Now, the final chapter on “monstrous women” is worth the price of the book on its own. Owing to the more ambiguous nature of its presiding monstrous category, as well as to clearer reiterations of the argument’s connective tissues throughout its artifacts, this chapter successfully delivers a bountiful, cogent analysis that sticks the book’s landing. Of particular note is the well-organized section on the Medusa figure, post-millennial iterations of which, Wilson observes, “reclaim monstrous feminine figures (and their powerful gaze) to castigate systemic sexism” (227). While Willful Monstrosity predates the infamous Medusa-tattoo debates on popular social media platforms (primarily TikTok) in 2021, the focus of this particular section certainly—remarkably—anticipates them.
While later sections of the book (especially the third chapter) take up intersectional discussions that peripherally include Black women, a more sustained and inclusive discussion of Black women throughout, and in particular in the chapter on zombies and its sections on Peele’s films, would augment the reach of the book’s argument and the utility of “willful monstrosity” as an analytical category, particularly in a book that reframes the historically “monstrous” as heroic.
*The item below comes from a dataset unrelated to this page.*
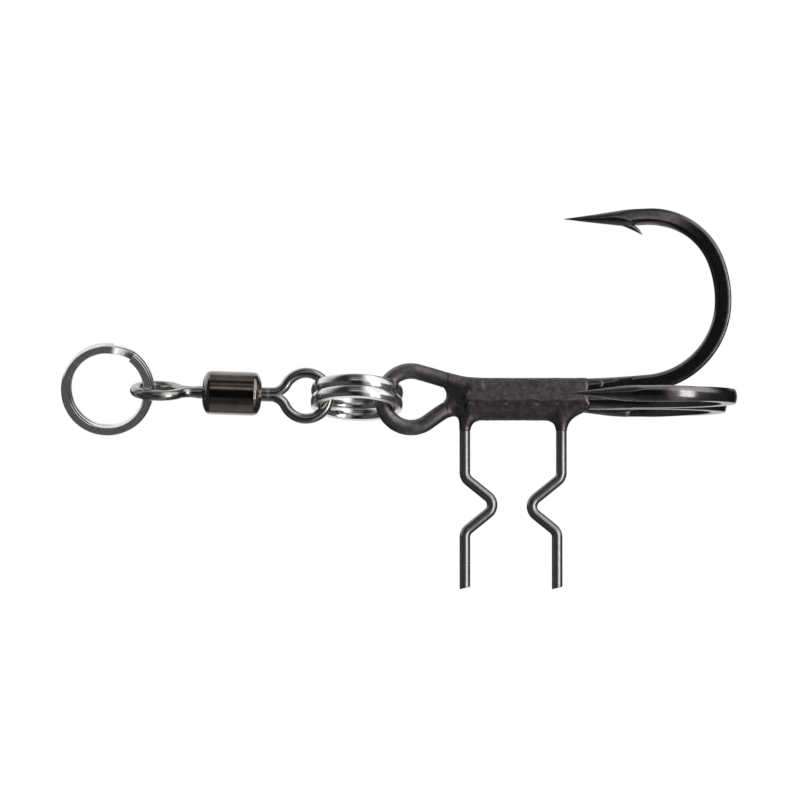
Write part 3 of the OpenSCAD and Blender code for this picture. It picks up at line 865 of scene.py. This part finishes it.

At the practical level, there are many spelling errors throughout the book, and at some point in production, repeated use of “blacks” should have been corrected. At its heart, though, the book usefully delivers on its hope to contribute to not just Ahmed’s theory, but to the “fascinating, ever-mutating, monstrous conversation” (4) of horror scholarship writ large, by putting an impressively expansive cast of willful monsters into rich conversation with one another—and by extension, with us, as well.